As with almost every other sorting algorithm, vergesort beats raw ska_sort for most patterns it has been designed to handle, which is pretty interesting considering that ska_sort is less adaptative than other sorting algorithms, despite its excellent performance for almost everything. That said, the vergesort killer pattern has a quite high cost (139, vs. 127 for raw ska_sort in the image above), which might hypothetically constitute an untimely bottleneck in some applications.

Conclusions

We can draw three main lessons from the benchmarks above:

  • Vergesort beats almost everything else for the patterns it has been designed to handle, making it a valuable optimization layer to add on the top of many sorting algorithms.
  • When it can't take advantage of existing presortedness at all, it is extremely fast to fall back to another sorting algorithm. Even when it scanned the whole collection before giving up, the performance difference is lost in the noise (my best guess is that it has branch prediction on its side as long as the sub-sequence is sorted, and falls back at the first branch misprediction, thus obliviating the potential problems of branch mispredictions).
  • Depending on the fallback sorting algorithm, its performance for the vergesort killer pattern might become a problem. That said, the performance for this pattern is apparently never slower than the the performance for the collection's own killer pattern.

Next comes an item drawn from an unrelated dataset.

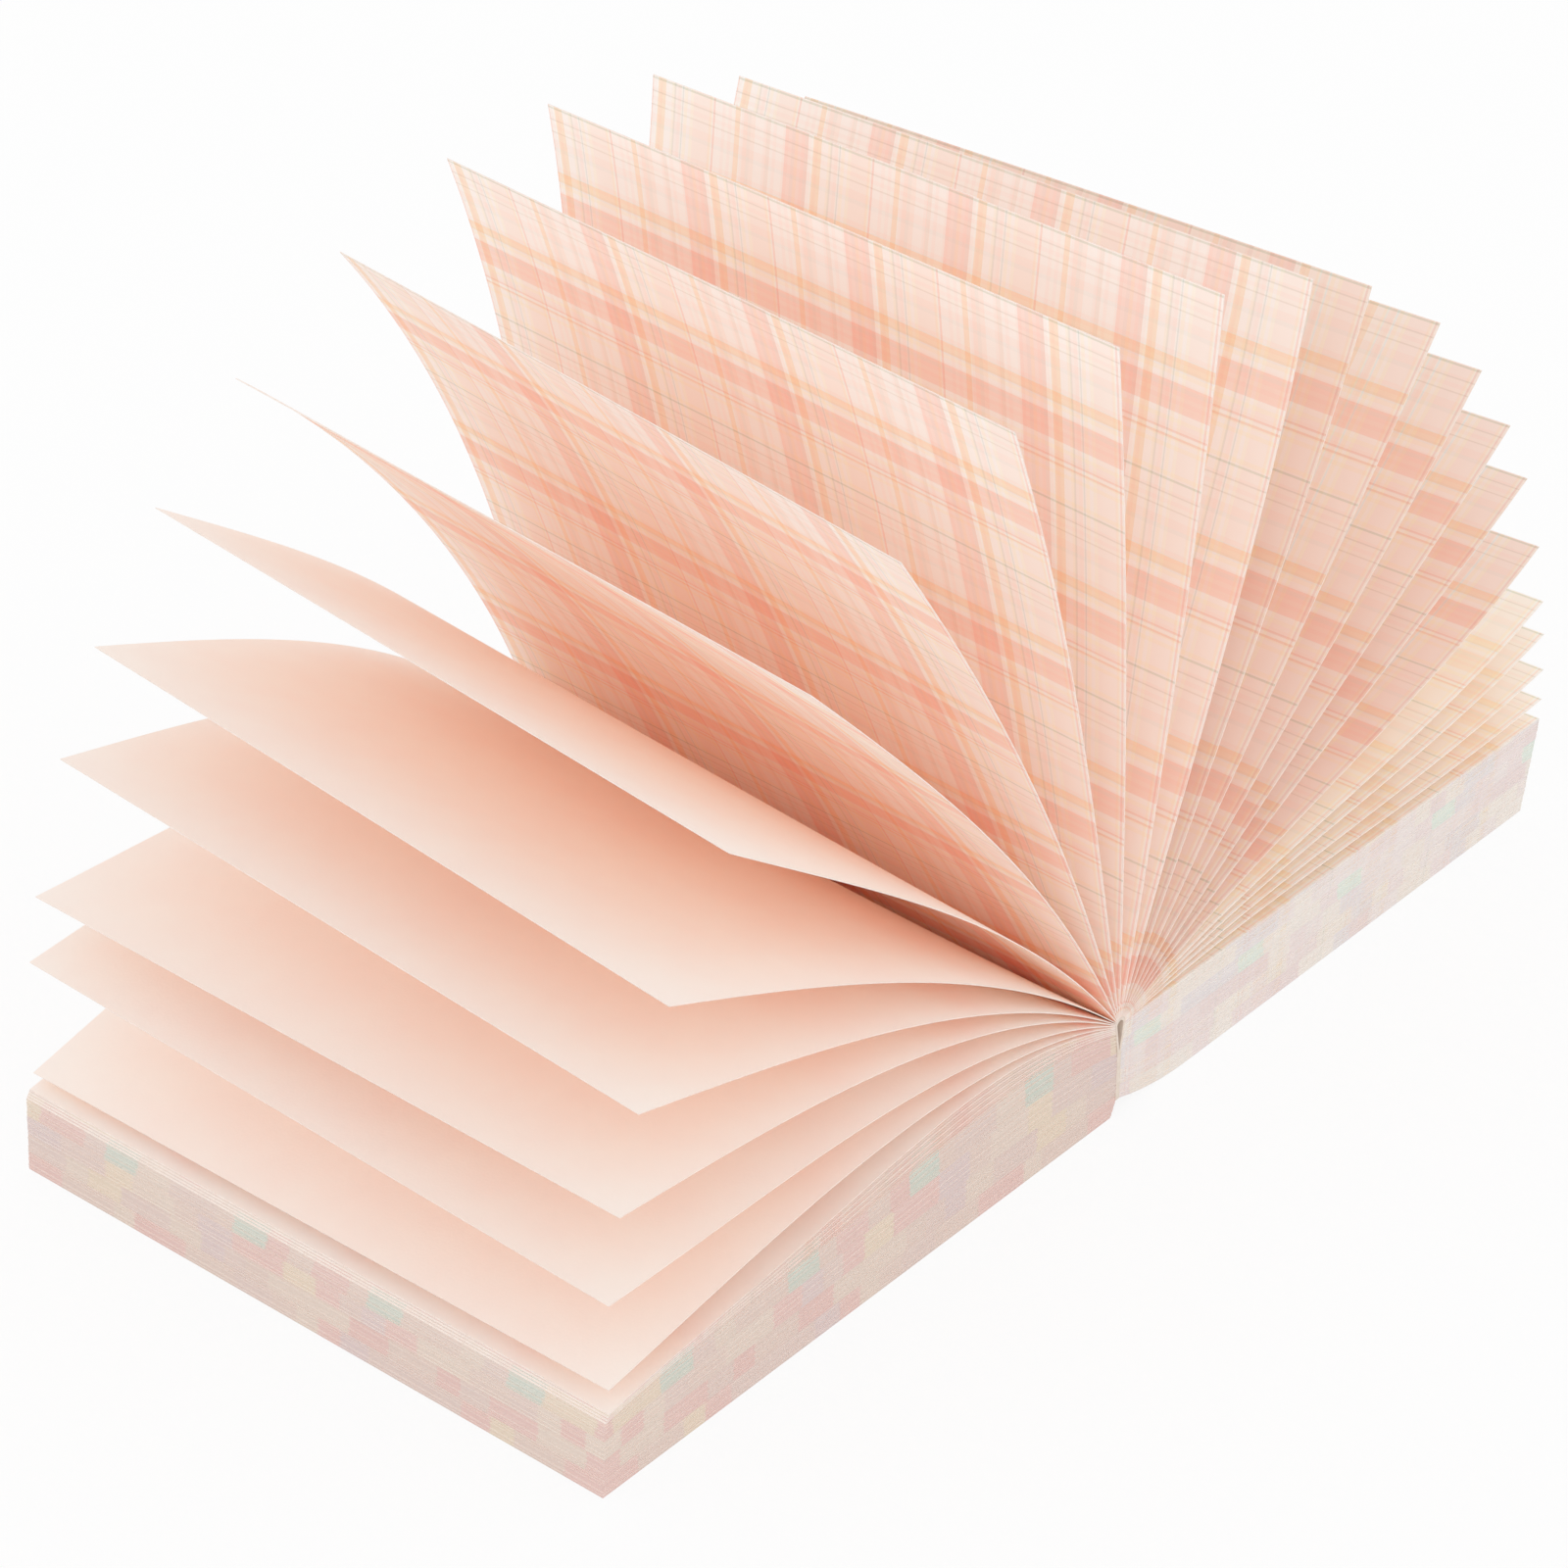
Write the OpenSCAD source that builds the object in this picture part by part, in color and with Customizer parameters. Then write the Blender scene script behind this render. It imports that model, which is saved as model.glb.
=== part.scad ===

Of course, despite this analysis, I am totally aware than I only benchmarked vergesort-augmented algorithms on instances of std::vector<int> containing one million integers. The results might be totally different depending on the nature of the collection to sort, on the type of data to sort, and on the cost of the comparison operation.

Also, be aware that the calls to std::reverse make a vergesort-augmented algorithm unstable, even when the original algorithm is stable. This could be solved with a stable reverse operation, but such an operation would have a higher cost than the classic unstable one.

Anyway, depending on your needs, and if you can afford an unstable sorting algorithm eating up to O(n) extra memory, vergesort can be an interesting tool to add to your toolbox.